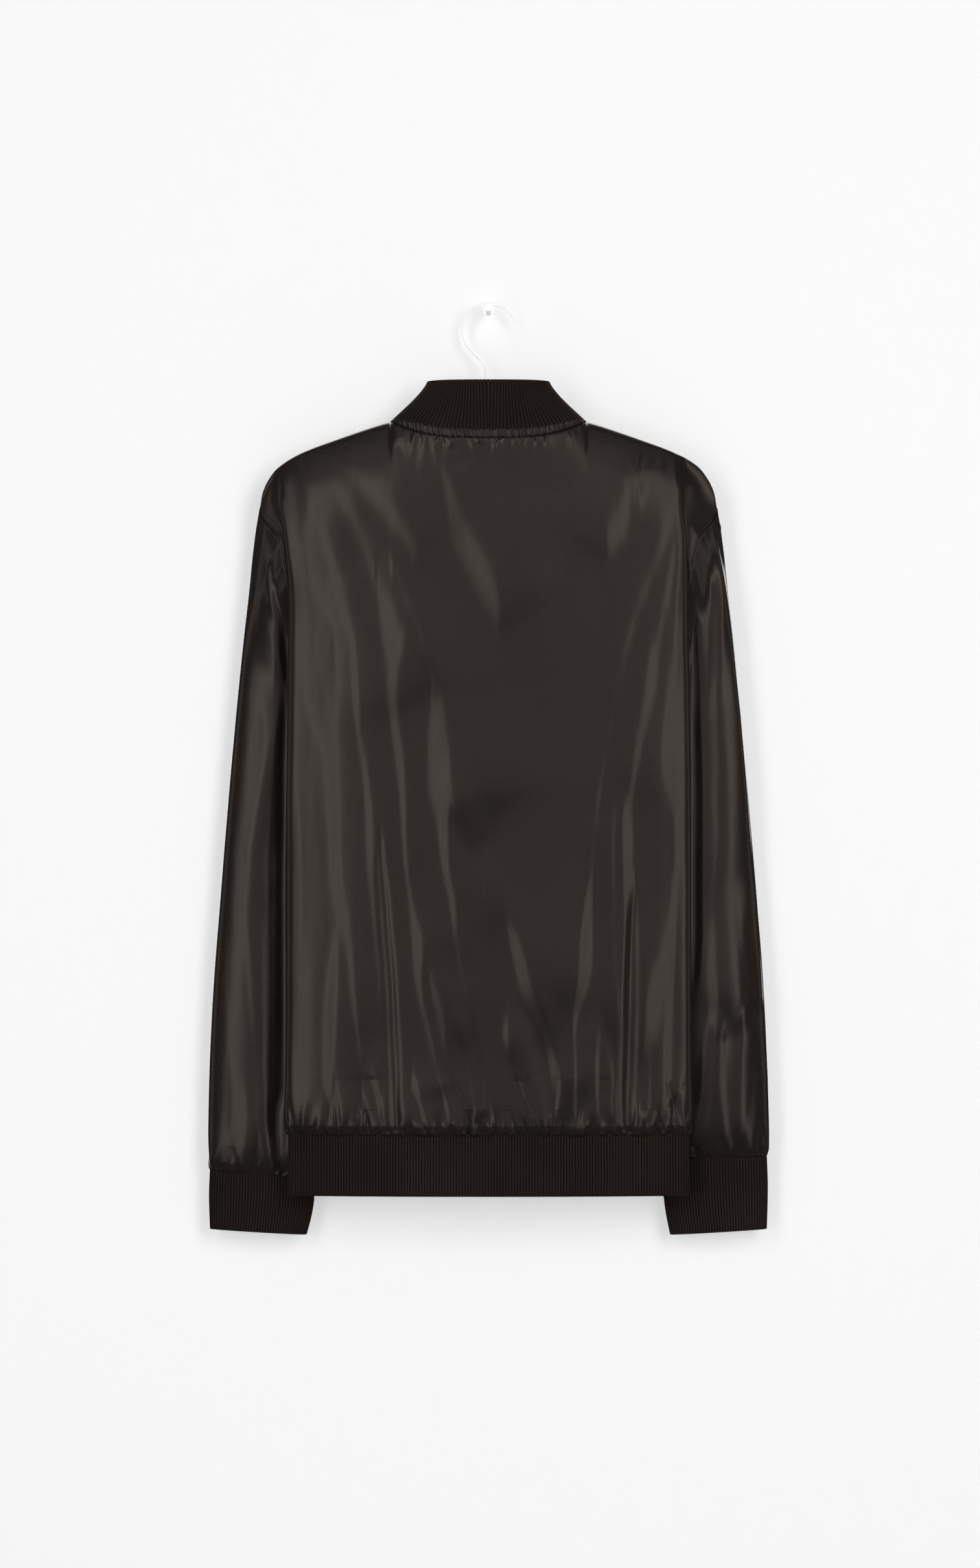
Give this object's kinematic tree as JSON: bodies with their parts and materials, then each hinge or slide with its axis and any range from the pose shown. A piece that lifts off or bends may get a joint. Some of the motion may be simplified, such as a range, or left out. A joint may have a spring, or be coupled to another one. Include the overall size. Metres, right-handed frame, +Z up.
{
  "type": "bomber jacket on hanger and wall peg",
  "caption": "Dark satin bomber jacket with ribbed knit collar, cuffs and hem, hung with its back to the room on a white wire-hook hanger over a small round wall peg.",
  "frame": {"origin": "centre of the peg's flat end on the wall, where the part is held", "axes": "+Z up, +Y into the wall, so the room side, which shows the jacket's back, faces -Y; +X to the wearer's right"},
  "size_m": [0.5066, 0.0783, 0.8427],
  "materials": {
    "satin": "dark brown-black satin, soft sheen",
    "rib_knit": "near-black ribbed knit, matt",
    "zip_tape": "black woven zip tape",
    "zip_metal": "dark gunmetal",
    "white_metal": "white coated metal, satin"
  },
  "bodies": {
    "jacket": {"back": "satin", "front_left": "satin", "front_right": "satin", "sleeve_left": "satin", "sleeve_right": "satin", "collar": "rib_knit", "neck_casing": "satin", "hem_rib": "rib_knit", "cuff_left": "rib_knit", "cuff_right": "rib_knit", "zip_tape_left": "zip_tape", "zip_tape_right": "zip_tape", "zip_slider": "zip_metal", "hanger_hook": "white_metal", "hanger_arms": "white_metal", "wall_peg": "white_metal"},
    "zip_pull": {"zip_pull": "zip_metal"}
  },
  "joints": [
    {"name": "zip_pull_swing", "type": "hinge", "parent": "jacket", "child": "zip_pull", "pos_m": [0, -0.00775, -0.18], "axis": [1, 0, 0], "range_deg": [0, 170]}
  ]
}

-*-

* **STATED TASK**: Your task is to reproduce the whole listing exactly.

* **REPLY TO THE EXERCISE**:
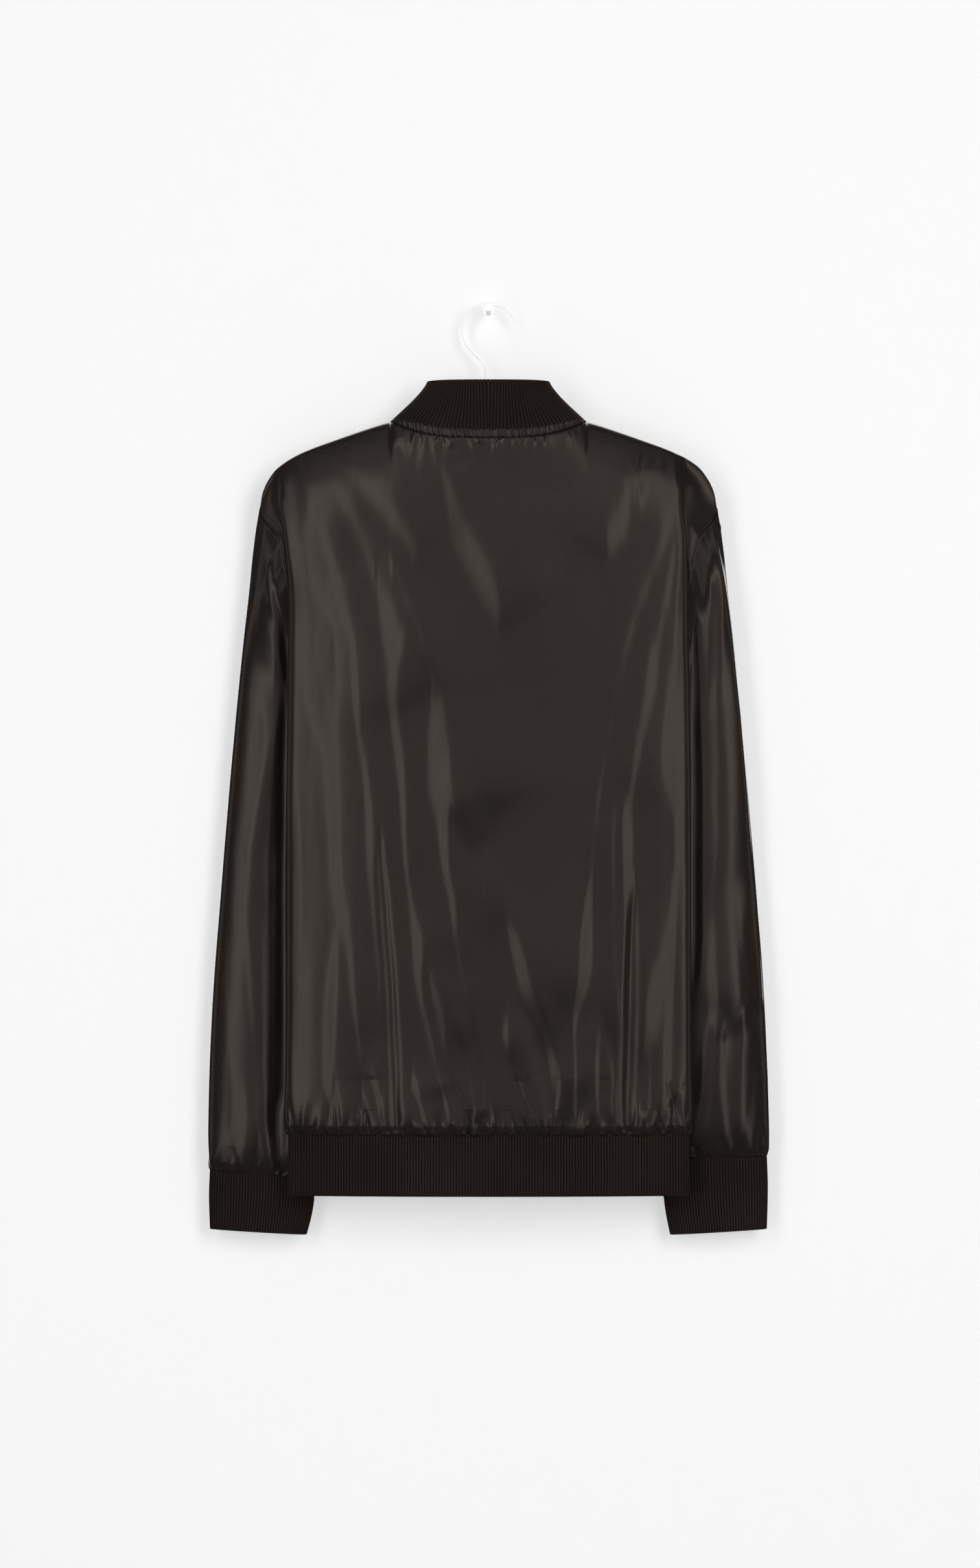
Give this object's kinematic tree as JSON: bodies with their parts and materials, then each hinge or slide with its axis and any range from the pose shown. A piece that lifts off or bends may get a joint. Some of the motion may be simplified, such as a range, or left out. A joint may have a spring, or be coupled to another one. Include the overall size. Metres, right-handed frame, +Z up.
{
  "type": "bomber jacket on hanger and wall peg",
  "caption": "Dark satin bomber jacket with ribbed knit collar, cuffs and hem, hung with its back to the room on a white wire-hook hanger over a small round wall peg.",
  "frame": {"origin": "centre of the peg's flat end on the wall, where the part is held", "axes": "+Z up, +Y into the wall, so the room side, which shows the jacket's back, faces -Y; +X to the wearer's right"},
  "size_m": [0.5066, 0.0783, 0.8427],
  "materials": {
    "satin": "dark brown-black satin, soft sheen",
    "rib_knit": "near-black ribbed knit, matt",
    "zip_tape": "black woven zip tape",
    "zip_metal": "dark gunmetal",
    "white_metal": "white coated metal, satin"
  },
  "bodies": {
    "jacket": {"back": "satin", "front_left": "satin", "front_right": "satin", "sleeve_left": "satin", "sleeve_right": "satin", "collar": "rib_knit", "neck_casing": "satin", "hem_rib": "rib_knit", "cuff_left": "rib_knit", "cuff_right": "rib_knit", "zip_tape_left": "zip_tape", "zip_tape_right": "zip_tape", "zip_slider": "zip_metal", "hanger_hook": "white_metal", "hanger_arms": "white_metal", "wall_peg": "white_metal"},
    "zip_pull": {"zip_pull": "zip_metal"}
  },
  "joints": [
    {"name": "zip_pull_swing", "type": "hinge", "parent": "jacket", "child": "zip_pull", "pos_m": [0, -0.00775, -0.18], "axis": [1, 0, 0], "range_deg": [0, 170]}
  ]
}